- Zarqa Camp Location in Jordan
- Coordinates: 32°05′N 36°06′E﻿ / ﻿32.083°N 36.100°E
- Country: Jordan
- Governorate: Zarqa Governorate

Area
- • Total: 0.18 km^{2} (0.069 sq mi)

Population (2019)
- • Total: 20,000
- Time zone: UTC+2 (Eastern European Standard Time)
- • Summer (DST): UTC+3 (Arabia Standard Time)

= Zarqa Camp =

Zarqa Camp (مخيم الزرقاء) is one of the 10 officially recognized UNRWA Palestinian refugee camps in Jordan. It is located outside of Zarqa.

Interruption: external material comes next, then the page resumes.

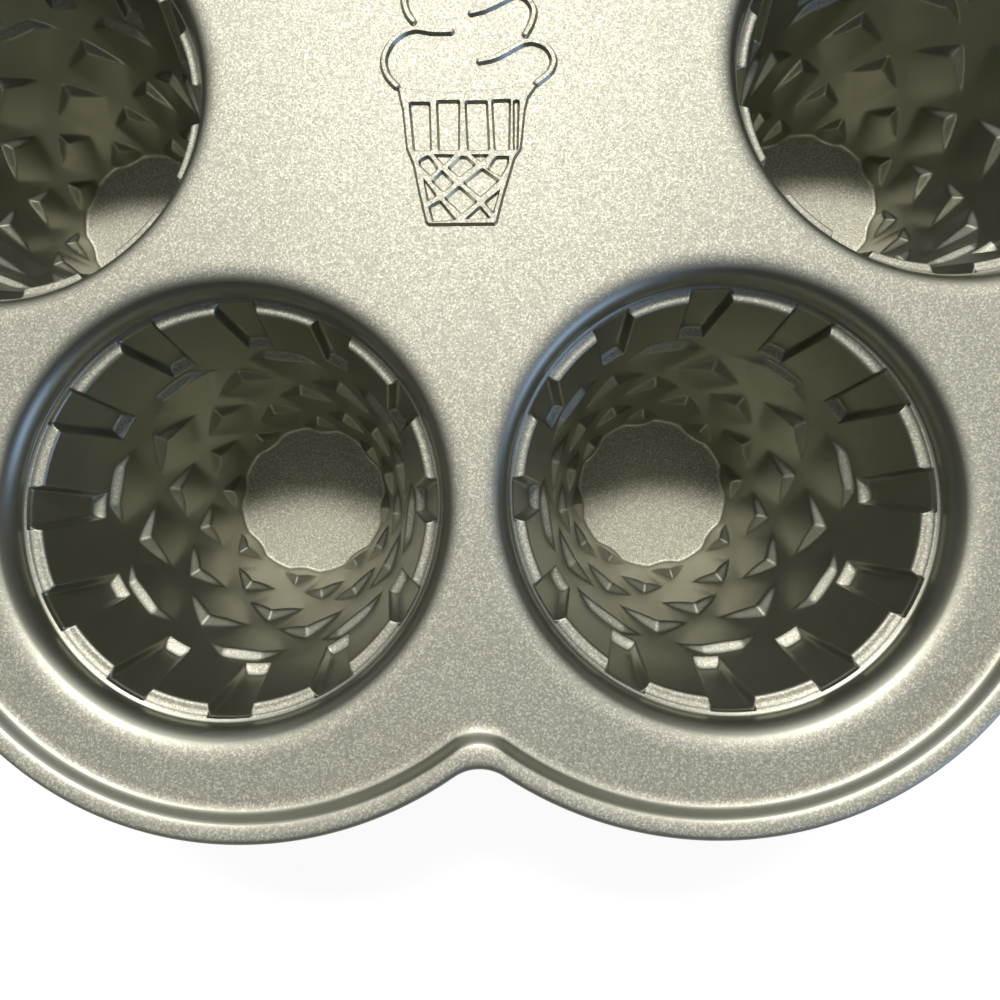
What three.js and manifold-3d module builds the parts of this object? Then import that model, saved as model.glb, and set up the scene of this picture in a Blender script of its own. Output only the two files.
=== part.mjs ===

It was the first Palestine refugee camp to be established in Jordan, in 1949, and one of the four camps founded to accommodate the refugees of the 1948 Palestinian expulsion and flight. The others were Irbid camp, Al-Wehdat refugee camp and Jabal el-Hussein camp. When it was founded, it housed 8,000 refugees in an area of 0.18 square kilometers. Although the camp initially consisted of tents, UNRWA eventually replaced these with concrete shelters. As of 2013, 19% of Palestine refugees in the camp were below Jordan's national poverty line, 15% suffered from chronic health problems, and 68% were uninsured.

Over time, camp residents moved to other parts of Zarqa city, and what had initially been a separate refugee camp has now become part of Zarqa city itself, sharing the same municipal services.